===== Supplied information =====

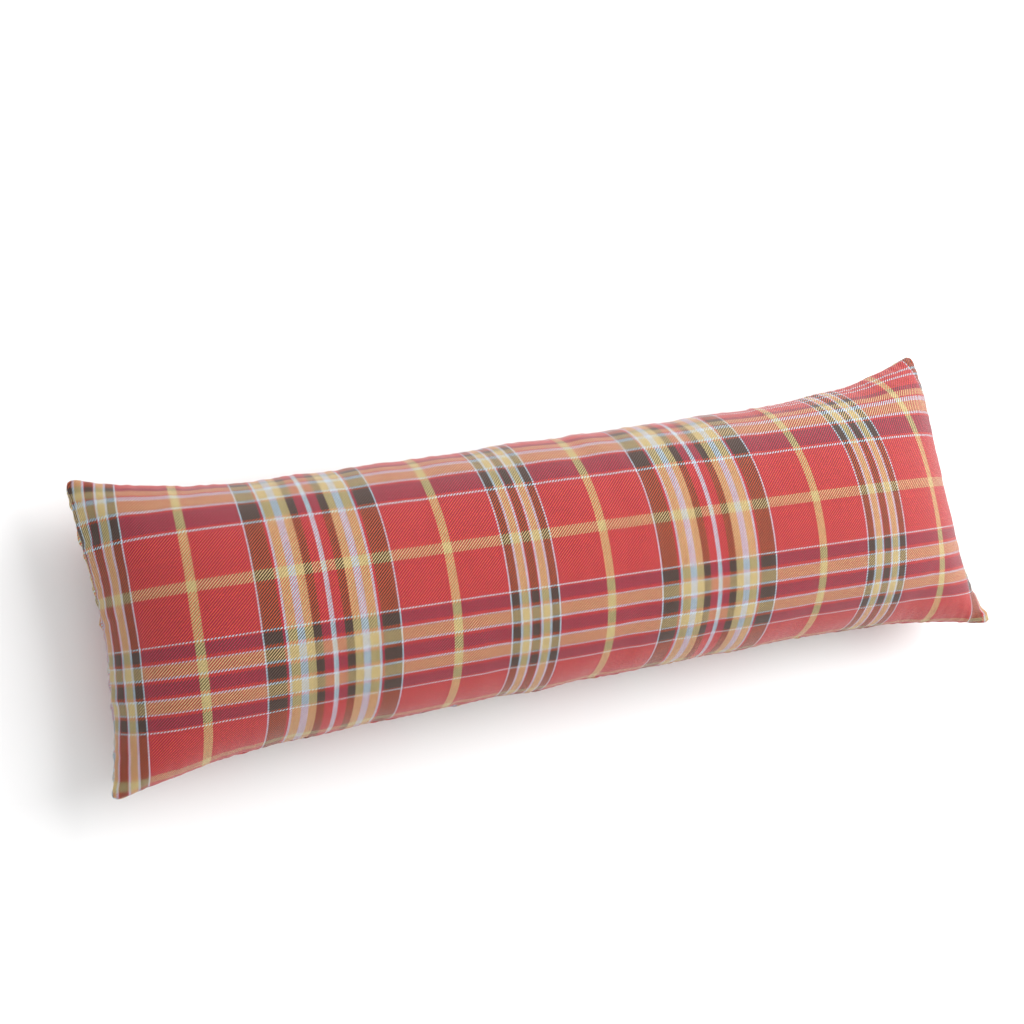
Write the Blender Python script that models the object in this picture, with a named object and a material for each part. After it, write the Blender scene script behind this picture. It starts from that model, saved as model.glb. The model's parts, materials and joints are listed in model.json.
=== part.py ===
"""Long lumbar pillow: two plain panels of checked cloth, sewn together all round and filled.

The pillow lies on its back. +X runs along its long side, +Y across it, and +Z points up, out of its face.
The origin is the middle of the underside, on the surface that the pillow rests on.

Each panel is a rectangle of cloth that hardly stretches. Filling lifts its middle into a crown, and the cloth
that goes up over the crown is missing at the seams, which draw in between the corners. So the drawn-in sides
aren't drawn by hand: they follow from the size of the empty cover and the height of the crown. The stitching
gathers the seams a little, the filling leans to one side, the ends hang, and each corner is pulled its own way.
"""
import bmesh
import bpy
import numpy as np

# Driving dimensions in metres
FLAT_LENGTH = 1.077     # seam to seam along X, with the empty cover laid flat
FLAT_WIDTH = 0.349      # seam to seam along Y, with the empty cover laid flat
CROWN = 0.0866          # height of the face's crown above the level of the seam
REST_DEPTH = 0.0735     # level of the seam above the surface that presses the underside flat
REST_BLEND = 0.005      # how softly the round underside turns into that flat
CORNER_RADIUS = 0.0116  # rounding of the sewn corners

# How the filling spreads under the cloth, from 0 in the middle to 1 at the seam:
# a higher flatness keeps the crown level for longer, a lower roundness makes the side steeper.
ALONG = {"flatness": 7.66, "roundness": 0.668}
ACROSS = {"flatness": 2.175, "roundness": 0.595}

# Share of a seam's length that the stitching takes up, and how soon that dies out away from the seam
LONG_SEAM_GATHER = {"share": 0.0183, "power": 1.74}
SHORT_SEAM_GATHER = {"share": 0.0991, "power": 9.13}

# How the whole filling lies, in metres
LEAN = (0.0072, -0.0065)    # shift of the crown's top along X and Y
HANG = 0.0095               # drop of both ends below the middle
CURVE = -0.0019             # shift of both ends along Y

# Pull on each corner along X, Y and Z, in metres, by the sides of the pillow that meet there
CORNER_PULLS = {
    (-1, 1): (0.0117, 0.0105, 0.0032),
    (1, 1): (-0.0158, 0.0192, -0.0049),
    (-1, -1): (0.0023, -0.0035, 0.0015),
    (1, -1): (0.0040, -0.0044, 0.0041),
}
PULL_POWER = 3.82           # power of the place: how soon a pull dies out away from its corner

# Slow waves that the stitching leaves in the seam, in metres
WAVE_COLUMNS = ("length", "up_and_down", "in_and_out")
SEAM_WAVES = (
    (0.212, 0.0007, 0.0005),
    (0.131, 0.0007, 0.0006),
    (0.083, 0.0006, 0.0005),
)
WAVE_REACH = 7          # power of the place: how soon a wave dies out away from the seam

# Mesh of one panel
CELLS_ALONG = 80
CELLS_ACROSS = 24
CROWDING = 0.55         # share of the cells' spacing that crowds towards the seams, where the cloth bends most

CURVE_STEPS = 60
HEIGHT_STEPS = 16
SETTLING_ROUNDS = 8
HALVINGS = 34

CLOTH_COLOUR = (0.43, 0.075, 0.065, 1.0)
CLOTH_ROUGHNESS = 0.88


def swell(place, shape):
    """Height of the filled cloth as a share of the crown, from 1 in the middle to 0 at the seam."""
    return np.clip(1.0 - np.abs(place) ** shape["flatness"], 0.0, 1.0) ** shape["roundness"]


def thread_curve(half_span, height, shape):
    """Places from the middle to the seam, and the length of thread that lies up to each of them."""
    place = np.sin(np.linspace(0.0, np.pi / 2, CURVE_STEPS))
    pieces = np.hypot(np.diff(place) * half_span, np.diff(swell(place, shape)) * height)
    return place, np.concatenate([[0.0], np.cumsum(pieces)])


def drawn_in(half_cloth, height, shape):
    """Half the distance between two seams whose cloth goes up over a crown of this height."""
    shortest = 0.4 * half_cloth
    longest = half_cloth
    for _ in range(HALVINGS):
        half_span = 0.5 * (shortest + longest)
        if thread_curve(half_span, height, shape)[1][-1] > half_cloth:
            longest = half_span
        else:
            shortest = half_span
    return half_span


def thread_table(half_cloth, shape):
    """For crowns from none to full: the half span, and the place of each fraction of the thread."""
    heights = np.linspace(0.0, CROWN, HEIGHT_STEPS)
    spans = np.array([drawn_in(half_cloth, height, shape) for height in heights])
    fractions = np.linspace(0.0, 1.0, CURVE_STEPS)
    places = np.empty((HEIGHT_STEPS, CURVE_STEPS))
    for row in range(HEIGHT_STEPS):
        place, thread = thread_curve(spans[row], heights[row], shape)
        places[row] = np.interp(fractions, thread / thread[-1], place)
    return {"heights": heights, "spans": spans, "places": places}


def place_on_thread(table, fraction, height):
    """Place of a fraction of the thread under a crown of this height, read between the table's entries."""
    row = np.clip(height / CROWN, 0.0, 1.0) * (HEIGHT_STEPS - 1)
    column = np.clip(fraction, 0.0, 1.0) * (CURVE_STEPS - 1)
    row_low = np.minimum(row.astype(int), HEIGHT_STEPS - 2)
    column_low = np.minimum(column.astype(int), CURVE_STEPS - 2)
    row_part = row - row_low
    column_part = column - column_low
    places = table["places"]
    low = places[row_low, column_low] * (1 - column_part) + places[row_low, column_low + 1] * column_part
    high = places[row_low + 1, column_low] * (1 - column_part) + places[row_low + 1, column_low + 1] * column_part
    return low * (1 - row_part) + high * row_part


def filled_cloth(along, across):
    """Plan position, and height above the seam as a share of the crown, of points of the cloth.

    The points are given as fractions of the cloth from middle to seam. A thread along X crosses the crown at a
    height that depends on its place across, and the other way round, so the two places are worked out in turn
    until they agree.
    """
    table_along = thread_table(FLAT_LENGTH / 2, ALONG)
    table_across = thread_table(FLAT_WIDTH / 2, ACROSS)
    place_along = np.abs(along)
    place_across = np.abs(across)
    for _ in range(SETTLING_ROUNDS):
        ridge_along = CROWN * swell(place_across, ACROSS)
        ridge_across = CROWN * swell(place_along, ALONG)
        place_along = place_on_thread(table_along, np.abs(along), ridge_along)
        place_across = place_on_thread(table_across, np.abs(across), ridge_across)
    ridge_along = CROWN * swell(place_across, ACROSS)
    ridge_across = CROWN * swell(place_along, ALONG)
    x = np.sign(along) * place_along * np.interp(ridge_along, table_along["heights"], table_along["spans"])
    y = np.sign(across) * place_across * np.interp(ridge_across, table_across["heights"], table_across["spans"])
    return x, y, swell(place_along, ALONG) * swell(place_across, ACROSS)


def gathered(x, y, along, across):
    """Plan positions with every seam shortened, as stitching pulls it up."""
    x = x * (1.0 - LONG_SEAM_GATHER["share"] * np.abs(across) ** LONG_SEAM_GATHER["power"])
    y = y * (1.0 - SHORT_SEAM_GATHER["share"] * np.abs(along) ** SHORT_SEAM_GATHER["power"])
    return x, y


def round_corners(x, y, along, across):
    """Plan positions with the square of each corner squeezed into a quarter of a disc."""
    into_x = np.clip(1.0 - (1.0 - np.abs(along)) * FLAT_LENGTH / 2 / CORNER_RADIUS, 0.0, 1.0)
    into_y = np.clip(1.0 - (1.0 - np.abs(across)) * FLAT_WIDTH / 2 / CORNER_RADIUS, 0.0, 1.0)
    cut_x = into_x * (1.0 - np.sqrt(1.0 - into_y ** 2 / 2)) * CORNER_RADIUS
    cut_y = into_y * (1.0 - np.sqrt(1.0 - into_x ** 2 / 2)) * CORNER_RADIUS
    return x - np.sign(along) * cut_x, y - np.sign(across) * cut_y


def lie_of_filling(x, lift):
    """Shifts in x, y and z by the crown's lean, the hanging ends and the slight curve of the whole pillow."""
    bend = (x / (FLAT_LENGTH / 2)) ** 2
    return np.stack([LEAN[0] * lift, LEAN[1] * lift + CURVE * bend, -HANG * bend], axis=-1)


def corner_pulls(along, across):
    """Shifts in x, y and z that each corner's own pull gives the cloth around it."""
    reach = np.abs(along * across) ** PULL_POWER
    shift = np.zeros(along.shape + (3,))
    for (side_x, side_y), pull in CORNER_PULLS.items():
        here = reach * (np.sign(along) == side_x) * (np.sign(across) == side_y)
        shift += here[..., None] * np.array(pull)
    return shift


def seam_waves(x, y, along, across):
    """Small shifts in x, y and z that let the stitched edge run unevenly and die out inside the panel."""
    near_long_seam = np.abs(across) ** WAVE_REACH * np.clip(1.0 - np.abs(along) ** WAVE_REACH, 0.0, 1.0)
    near_short_seam = np.abs(along) ** (4 * WAVE_REACH) * np.clip(1.0 - np.abs(across) ** WAVE_REACH, 0.0, 1.0)
    shift = np.zeros(along.shape + (3,))
    for number, wave_row in enumerate(SEAM_WAVES):
        wave = dict(zip(WAVE_COLUMNS, wave_row))
        turn_x = 2 * np.pi * x / wave["length"] + number + np.sign(across)
        turn_y = 2 * np.pi * y / wave["length"] + number + np.sign(along)
        shift[..., 0] += wave["in_and_out"] * near_short_seam * np.cos(turn_y)
        shift[..., 1] += wave["in_and_out"] * near_long_seam * np.cos(turn_x)
        shift[..., 2] += wave["up_and_down"] * (near_long_seam * np.sin(turn_x) + near_short_seam * np.sin(turn_y))
    return shift


def pressed_flat(depth):
    """Depth of the underside below the seam, softly stopped by the surface that it rests on."""
    overlap = np.clip(REST_BLEND - np.abs(depth - REST_DEPTH), 0.0, None)
    return np.minimum(depth, REST_DEPTH) - overlap ** 2 / (4 * REST_BLEND)


def crowded(cells):
    """Fractions from -1 to 1 that lie closer together towards both ends."""
    even = np.linspace(-1.0, 1.0, cells + 1)
    return (1 - CROWDING) * even + CROWDING * np.sin(even * np.pi / 2)


def panel_points():
    """Grids of points for the face and for the underside, which share the seam all round."""
    along, across = np.meshgrid(crowded(CELLS_ALONG), crowded(CELLS_ACROSS), indexing="ij")
    x, y, lift = filled_cloth(along, across)
    shift = seam_waves(x, y, along, across) + corner_pulls(along, across)
    x, y = gathered(x, y, along, across)
    x, y = round_corners(x, y, along, across)
    shift += lie_of_filling(x, lift)
    face = np.stack([x, y, CROWN * lift], axis=-1) + shift
    underside = np.stack([x, y, -CROWN * lift], axis=-1) + shift
    underside[..., 2] = np.maximum(-pressed_flat(-underside[..., 2]), -REST_DEPTH)
    seam = np.zeros(along.shape, dtype=bool)
    seam[[0, -1], :] = True
    seam[:, [0, -1]] = True
    underside[seam] = face[seam]
    points = np.concatenate([face.reshape(-1, 3), underside.reshape(-1, 3)])
    middle = (points.min(axis=0) + points.max(axis=0)) / 2
    origin = np.array([middle[0], middle[1], -REST_DEPTH])
    return face - origin, underside - origin


def sewn_mesh(name):
    """One closed mesh of both panels, with a single row of points for the seam."""
    face, underside = panel_points()
    rows, columns = face.shape[:2]
    face_index = np.arange(rows * columns).reshape(rows, columns)
    inner = np.zeros((rows, columns), dtype=bool)
    inner[1:-1, 1:-1] = True
    under_index = face_index.copy()
    under_index[inner] = rows * columns + np.arange(inner.sum())
    points = np.concatenate([face.reshape(-1, 3), underside[inner]])

    def quads(index):
        return np.stack([index[:-1, :-1], index[1:, :-1], index[1:, 1:], index[:-1, 1:]], axis=-1).reshape(-1, 4)

    polygons = np.concatenate([quads(face_index), quads(under_index)[:, ::-1]])
    mesh = bpy.data.meshes.new(name)
    mesh.from_pydata(points.tolist(), [], polygons.tolist())
    sewn = bmesh.new()
    sewn.from_mesh(mesh)
    bmesh.ops.triangulate(sewn, faces=sewn.faces, quad_method="SHORT_EDGE")
    bmesh.ops.recalc_face_normals(sewn, faces=sewn.faces)
    sewn.to_mesh(mesh)
    sewn.free()
    mesh.shade_smooth()
    return mesh


def cloth_material():
    """Matt woven cloth in the checks' main red."""
    material = bpy.data.materials.new("checked_cloth")
    material.use_nodes = True
    shader = material.node_tree.nodes["Principled BSDF"]
    shader.inputs["Base Color"].default_value = CLOTH_COLOUR
    shader.inputs["Roughness"].default_value = CLOTH_ROUGHNESS
    shader.inputs["Metallic"].default_value = 0.0
    return material


def clear_scene():
    """Take every object out of the scene."""
    for thing in list(bpy.data.objects):
        bpy.data.objects.remove(thing, do_unlink=True)


def build_cushion():
    """The filled pillow as one solid."""
    cushion = bpy.data.objects.new("cushion", sewn_mesh("cushion"))
    cushion.data.materials.append(cloth_material())
    bpy.context.scene.collection.objects.link(cushion)
    return cushion


clear_scene()
build_cushion()
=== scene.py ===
# %% [markdown]
# A long lumbar pillow in checked cloth
#
# A filled pillow is two flat panels of cloth, sewn together all round and stuffed. Everything that
# makes it look real follows from that: the cloth hardly stretches, so what goes up over the crown is
# missing at the seams, the sides draw in, the corners stay flat and pointed, and the check bends with
# the cloth. A rounded box, pushed about by hand, would be quicker, but then the check would have to be
# bent by hand too. So this lesson works the pillow out from the flat cover, lets a cloth simulation
# crease it, and then weaves the check thread by thread in the material.

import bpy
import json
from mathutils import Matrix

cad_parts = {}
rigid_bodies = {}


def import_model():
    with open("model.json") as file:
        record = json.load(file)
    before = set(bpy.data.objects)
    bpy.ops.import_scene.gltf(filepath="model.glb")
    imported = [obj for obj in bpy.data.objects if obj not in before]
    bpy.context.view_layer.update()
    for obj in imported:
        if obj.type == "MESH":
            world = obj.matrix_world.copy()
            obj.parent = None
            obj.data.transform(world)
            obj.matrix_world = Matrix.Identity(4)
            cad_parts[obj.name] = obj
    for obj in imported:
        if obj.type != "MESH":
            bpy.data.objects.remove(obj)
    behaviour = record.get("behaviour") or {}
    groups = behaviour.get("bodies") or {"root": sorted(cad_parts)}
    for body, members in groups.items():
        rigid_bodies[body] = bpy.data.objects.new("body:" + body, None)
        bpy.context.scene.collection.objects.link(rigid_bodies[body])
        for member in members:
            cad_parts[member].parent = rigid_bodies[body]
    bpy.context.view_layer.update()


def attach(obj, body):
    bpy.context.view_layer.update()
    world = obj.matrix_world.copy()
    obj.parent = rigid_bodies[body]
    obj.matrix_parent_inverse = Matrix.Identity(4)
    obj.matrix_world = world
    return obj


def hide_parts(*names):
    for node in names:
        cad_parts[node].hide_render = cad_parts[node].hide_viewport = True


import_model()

# %% Modules
import json
import math

import bpy
import numpy as np
from mathutils import Matrix, Vector

print("Blender", bpy.app.version_string, "with numpy", np.__version__)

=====

_The problem:_ The line containing "bpy.context.scene.collection.objects.link(rigid_bodies[body])" opens the part, and the line containing "import math" closes it. Output that part exactly, with both, and only that.

_Result of the task:_
        bpy.context.scene.collection.objects.link(rigid_bodies[body])
        for member in members:
            cad_parts[member].parent = rigid_bodies[body]
    bpy.context.view_layer.update()


def attach(obj, body):
    bpy.context.view_layer.update()
    world = obj.matrix_world.copy()
    obj.parent = rigid_bodies[body]
    obj.matrix_parent_inverse = Matrix.Identity(4)
    obj.matrix_world = world
    return obj


def hide_parts(*names):
    for node in names:
        cad_parts[node].hide_render = cad_parts[node].hide_viewport = True


import_model()

# %% Modules
import json
import math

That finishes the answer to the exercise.